All times are in seconds.

File

Ratio

GZ Compress

GZ Decomp

Dfl Compress

Dfl Decomp

1

9.73:1

15.74

6.63

13.58

4.57

2

3.36:1

0.0045

0.0018

0.0040

0.0015

3

2.34:1

0.3887

0.1551

0.3733

0.1384

4

1.47:1

0.6399

0.3389

0.6109

0.3076

The table only shows one compression ratio because GZipStream and DeflateStream give almost exactly the same compression ratios on the four files tested. In all cases, the output size for DeflateStream was slightly smaller (a few dozen bytes) than the output for GZipStream.

The interesting part is that DeflateStream is noticeably faster than GZipStream. In the case of the large XML file, DeflateStream is 14% faster than GZipStream in compression, and 31% faster in decompression. The difference isn’t quite as dramatic for the binary msenv.dll file: 4.5% faster in compression and almost 10% faster in decompression. It’s interesting to note that the difference in speed is proportional to the compression ratio. It leads me to believe that the differences aren’t so much in the algorithm, but in the way that the algorithms were implemented.

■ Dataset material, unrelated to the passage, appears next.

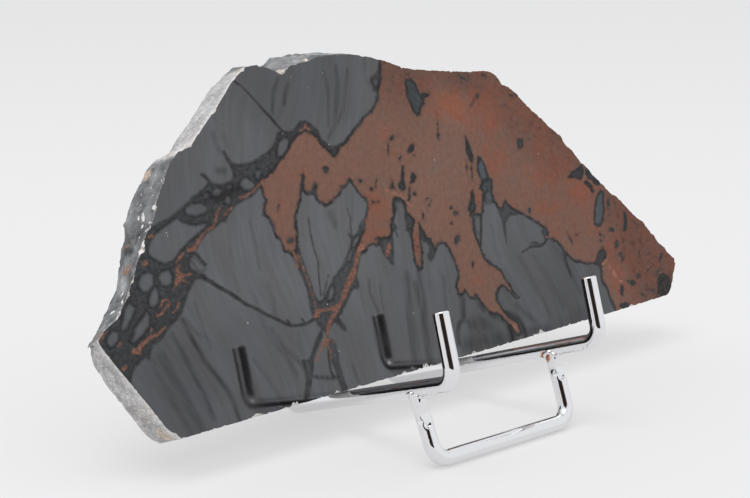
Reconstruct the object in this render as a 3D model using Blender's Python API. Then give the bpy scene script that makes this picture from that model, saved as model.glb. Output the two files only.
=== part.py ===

From my testing, it looks like DeflateStream is the way to go. It provides the same compression ratio as GZipStream while at the same time using noticeably fewer processor cycles for both compression and decompression.

For general-purpose compression algorithms, compression ratio is usually proportional to processor resources used. That is, getting a 3:1 compression ratio will typically take more processor time than getting a 2:1 compression ratio. This isn’t always true, and the difference isn’t necessarily linear, but in general the conventional wisdom holds: it takes more processor cycles to make things smaller.

The trick is finding a compression algorithm that provides you the best tradeoff between compression ratio and processor usage. "Best," of course, is highly subjective. If you’re short on disk space but have plenty of processor time, then you can afford to squeeze every last bit out of your compressor. On the other hand, if you’re short on processor cycles, you’ll have to tolerate something less than optimum compression ratios. Usually your needs will fall somewhere in between.

The DeflateStream and GZipStream provide a good tradeoff between processor usage and compression ratio, and are very effective at reducing disk space or memory used when compared to working with uncompressed data. In addition, as you saw in the previous section, reading and writing compressed data can actually be faster overall than reading and writing uncompressed data, simply because the processor can compress and decompress faster than the hardware can read from or write to disk.